Tuesday, July 9, 2024

THINKER'S ALMANAC - July 9

Subject:  Questions - The Interrogative Mood

Event:  Bob Dylan records “Blowing in the Wind,” 1962


I would rather have questions that can't be answered than answers that can't be questioned.  -Richard Feynman


On this day in 1962, Bob Dylan recorded the song “Blowin’ in the Wind” for his second album, The Freewheelin’ Bob Dylan.  Of all the memorable protest songs that came out of the turbulent 1960s, “Blowin’ in the Wind” is the best known.  Its success lies in its anthem-like quality as well as its universal and timeless themes of war, peace, and freedom.  But perhaps its most powerful feature is its presentation of a litany of rhetorical questions, questions which perfectly balance the general and the specific in such a way that the questions remain relevant more than fifty years after they were written:

 

How many roads must a man walk down

Before you call him a man?

How many seas must a white dove sail

Before she sleeps in the sand?

Yes, and how many times must the cannonballs fly

Before they're forever banned?

The answer, my friend, is blowin' in the wind

The answer is blowin' in the wind

 

“Blowin’ in the Wind” is Bob Dylan’s most covered song.  The most successful cover version was recorded by Peter, Paul, and Mary, which reached number two on the Billboard pop chart in April 1963 (1).

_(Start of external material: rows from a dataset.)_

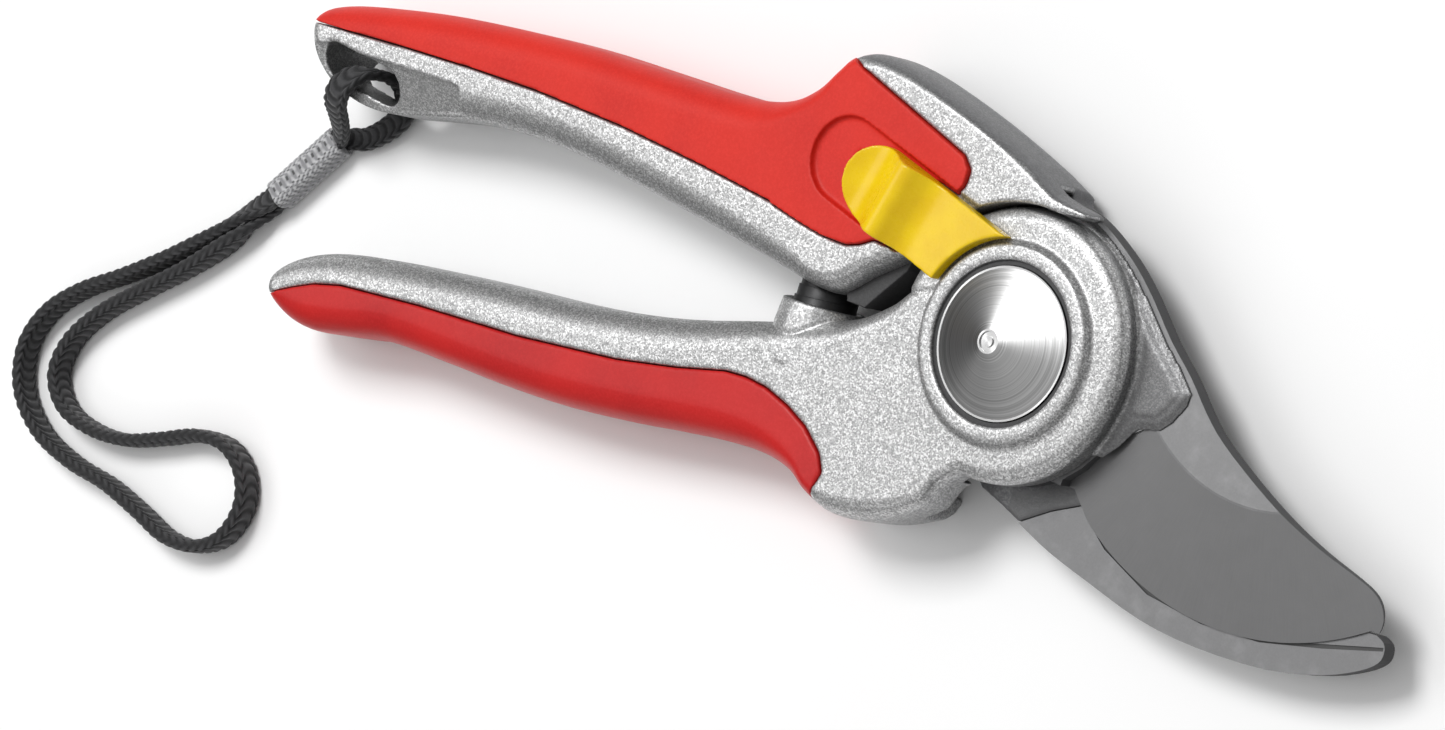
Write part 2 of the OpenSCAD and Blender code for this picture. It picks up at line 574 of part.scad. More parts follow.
module spring_cap() {
    color([0.1, 0.1, 0.1]) translate([spring_x, 5.3, mid_z]) rotate([90, 0, 0]) difference() {
        cylinder(r = 5.2, h = 5, $fn = 64);
        translate([0, 0, 0.9]) cylinder(r = 4.3, h = 6, $fn = 64);
    }
}

module spring_seat() {
    color("gray") translate([spring_x, -9.4, mid_z]) rotate([90, 0, 0]) difference() {
        cylinder(r = 5.4, h = 1.2, $fn = 64);
        translate([0, 0, -1]) cylinder(r = 2, h = 4, $fn = 32);
    }
}

// ---- lock -----------------------------------------------------------------------------------

module slide_outline() {
    difference() {
        union() {
            translate([slide_rear, 0]) circle(r = slide_w / 2, $fn = 64);
            translate([slide_rear, -slide_w / 2]) square([slide_rear * -1 - 6, slide_w]);
        }
        translate([0, -slide_y]) circle(r = 15.3, $fn = 96);
    }
}

module lock_slide() {
    profile = concat(smooth_line(RIDGE, 4), [[0, slide_z], [-42, slide_z]]);
    color("gold") on_slide_line() difference() {
        intersection() {
            translate([0, 0, slide_z]) linear_extrude(8) slide_outline();
            translate([0, slide_w, 0]) rotate([90, 0, 0]) linear_extrude(2 * slide_w) polygon(profile);
        }
        translate([-30, 0, 10]) cylinder(r = 1.8, h = 7.1, $fn = 32);
    }
}

module lock_tongue() {
    color("gray") on_slide_line() difference() {
        translate([-35, -4, 12]) cube([14, 8, 2.4]);
        translate([0, -slide_y, 0]) disc(flange_r + 0.5, 0, big);
        translate([-30, 0, 10]) cylinder(r = 1.8, h = 8, $fn = 32);
    }
}

module lock_rivet() {
    color("silver") on_slide_line() translate([-30, 0, 12]) cylinder(r = 1.8, h = 5.1, $fn = 32);
}

module detent_ball() {
    color("silver") on_slide_line() translate([-30, 0, 10.7]) sphere(r = 1.2, $fn = 32);
}

module detent_spring() {
    color("gray") on_slide_line() translate([-30, 0, 6]) difference() {
        cylinder(r = 1.2, h = 3.5, $fn = 32);
        translate([0, 0, -1]) cylinder(r = 0.8, h = 6, $fn = 32);
    }
}

// ---- strap ----------------------------------------------------------------------------------

// Section of the strap at one route point: a flat bar with cut corners, square to direction d
function strap_ring(q, d) =
    let (w0 = [q[3], q[4], q[5]],
         w1 = w0 - d * (w0 * d),
         w = w1 / norm(w1),
         h = cross(d, w),
         a = strap_w / 2 * q[6],
         b = strap_t / 2 * q[7],
         c = [q[0], q[1], q[2]])
    [for (s = [[1, -0.5], [1, 0.5], [0.8, 1], [-0.8, 1], [-1, 0.5], [-1, -0.5], [-0.8, -1], [0.8, -1]])
        c + w * s[0] * a + h * s[1] * b];

function xyz(q) = [q[0], q[1], q[2]];

module strap_cord() {
    route = smooth_line(concat(EYE_ROUTE, LOOP_ROUTE), 1);
    n = len(route);
    color([0.13, 0.13, 0.14]) stack([for (i = [0:n - 1])
        let (d0 = xyz(route[min(i + 1, n - 1)]) - xyz(route[max(i - 1, 0)]))
        strap_ring(route[i], d0 / norm(d0))], [for (i = [1:6]) [0, i, i + 1]]);
}

module strap_sleeve() {
    color([0.6, 0.6, 0.6]) translate([-152.2, -10.1, 0]) rotate([0, 0, 50]) difference() {
        translate([-7.8, 0, 2.3]) rotate([90, 0, 90]) linear_extrude(15.6)
            offset(r = 0.8, $fn = 16) square([3.6, 3], center = true);
        translate([-9, -2.1, 0.2]) cube([20, 4.2, 4.2]);
    }
}

upper_handle();
upper_grip();
lower_handle();
lower_grip();
cutting_blade();
counter_blade();
pivot_bolt();
pivot_nut();
nut_seal();
spring_washer();
friction_washer();
back_bush();
blade_bush();
blade_screws();
counter_blade_screws();
volute_spring();
spring_cap();
spring_seat();
rubber_stop();
lock_slide();
lock_tongue();
lock_rivet();
detent_ball();
detent_spring();
strap_cord();
strap_sleeve();
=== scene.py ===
"""Pruning shears with a wrist strap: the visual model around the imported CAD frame."""

import json
import math

import bpy
import numpy as np
from mathutils import Matrix, Vector
from mathutils.bvhtree import BVHTree


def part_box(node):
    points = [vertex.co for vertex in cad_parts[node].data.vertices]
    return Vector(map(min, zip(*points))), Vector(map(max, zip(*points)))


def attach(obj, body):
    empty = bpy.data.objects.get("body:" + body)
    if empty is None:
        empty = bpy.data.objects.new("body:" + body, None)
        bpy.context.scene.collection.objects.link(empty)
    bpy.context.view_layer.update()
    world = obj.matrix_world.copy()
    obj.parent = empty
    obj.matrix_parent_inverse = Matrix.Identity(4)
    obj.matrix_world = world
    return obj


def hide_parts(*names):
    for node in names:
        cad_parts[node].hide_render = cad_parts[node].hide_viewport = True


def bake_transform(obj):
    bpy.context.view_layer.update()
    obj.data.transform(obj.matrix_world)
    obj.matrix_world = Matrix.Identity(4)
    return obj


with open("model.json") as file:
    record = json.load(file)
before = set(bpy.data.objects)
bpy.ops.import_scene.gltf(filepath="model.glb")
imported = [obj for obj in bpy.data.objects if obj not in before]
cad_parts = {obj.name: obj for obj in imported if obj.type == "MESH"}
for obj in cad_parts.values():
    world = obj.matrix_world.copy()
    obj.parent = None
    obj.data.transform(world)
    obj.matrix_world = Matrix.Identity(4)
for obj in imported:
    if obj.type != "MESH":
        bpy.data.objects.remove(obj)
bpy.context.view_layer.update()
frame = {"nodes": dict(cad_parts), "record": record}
nodes = frame["nodes"]
MM = 0.001

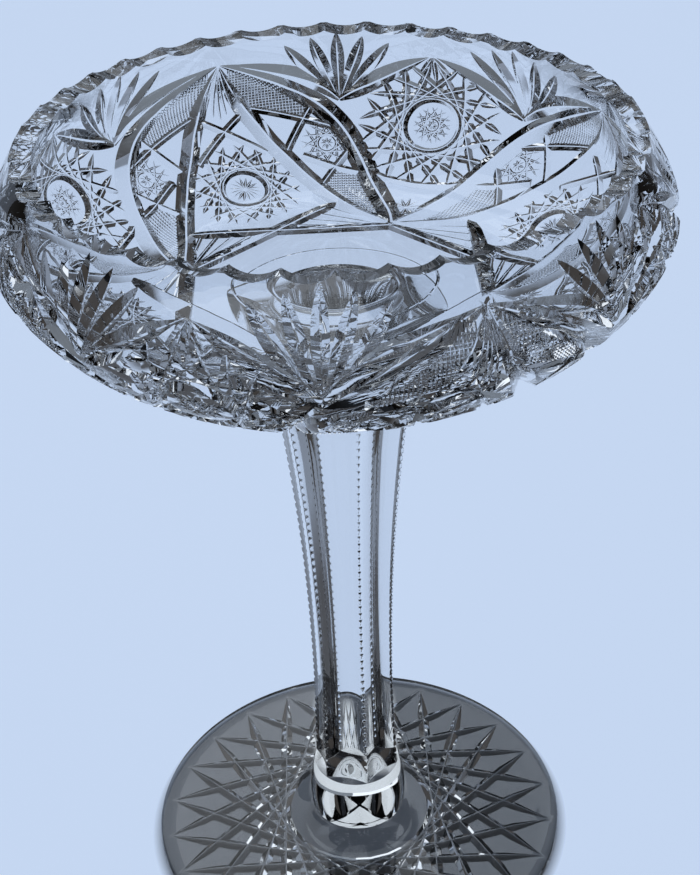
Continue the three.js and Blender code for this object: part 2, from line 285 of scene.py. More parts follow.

                                                             Image by Pete Linforth from Pixabay

 

As Bob Dylan reminds us, a question is like a magnifying glass that allows us to more closely examine ideas.  A question also allows us to expand our thinking, limited only by the size of our own imagination.


One example of a writer with an enormous imagination for questions is Padgett Powell, who in 2010 wrote a novel called The Interrogative Mood, a Novel?  In case you are unfamiliar with the term interrogative mood, it simply refers to sentences in the form of a question.  So instead of a typical novel featuring a narrator, Powell’s novel features an interrogator, who riddles his reader with roughly 2,000 questions over the course of 160-plus pages.  


Here’s a small sample:


Can you read music?  Would it be reasonable to ask someone if he or she has a favorite musical note?  Would you like to visit a tar pit or peat bog, or would you rather eat cucumber sandwiches on a pleasant veranda with a civilized hostess in England?  Will you wear a garment with a small tear in it?  Do you cry at movies where you are intended to cry, or at other points in the drama, or not at all?


Padgett, who has taught writing at the University of Florida for more than 20 years, got started asking questions when he noticed that some of his university colleagues wrote emails to him composed entirely of questions.  In response, he began composing his own witty replies, all in the interrogative mood.


Asking questions is the foundation of philosophical thinking, best known as the Socratic method.  Socrates’ mother was a midwife, and he used this fact as a metaphor for his teaching method:  rather than filling students with ideas, his goal was to draw the ideas out of his students by asking questions.  Instead of arguing with people, Socrates asked probing questions -- questions that forced his interlocutor to examine and test his or her own beliefs.  Socrates’ questions could make people uncomfortable, but he didn’t care. More than being concerned about the feelings of others, Socrates cared about finding the truth.

 

Recall, Retrieve, Recite, Ruminate, Reflect, Reason:  Why did Socrates use questions as the basis of his teaching method?


Today’s Challenge:  Interrogate a Topic

What is a topic that you care about -- a topic that you are curious about?  What are some questions you have about the topic?  Select a topic that you care about.  Use your passion for the topic to generate a list of at least 10 legitimate questions that you do not know the answer to.  Use these questions as springboards for future writing.

 

Sources:

1-Songfacts.com.  “Blowin’ in the Wind

2-Powell, Padget.  The Interrogative Mood.  New York:  Ecco, 2010.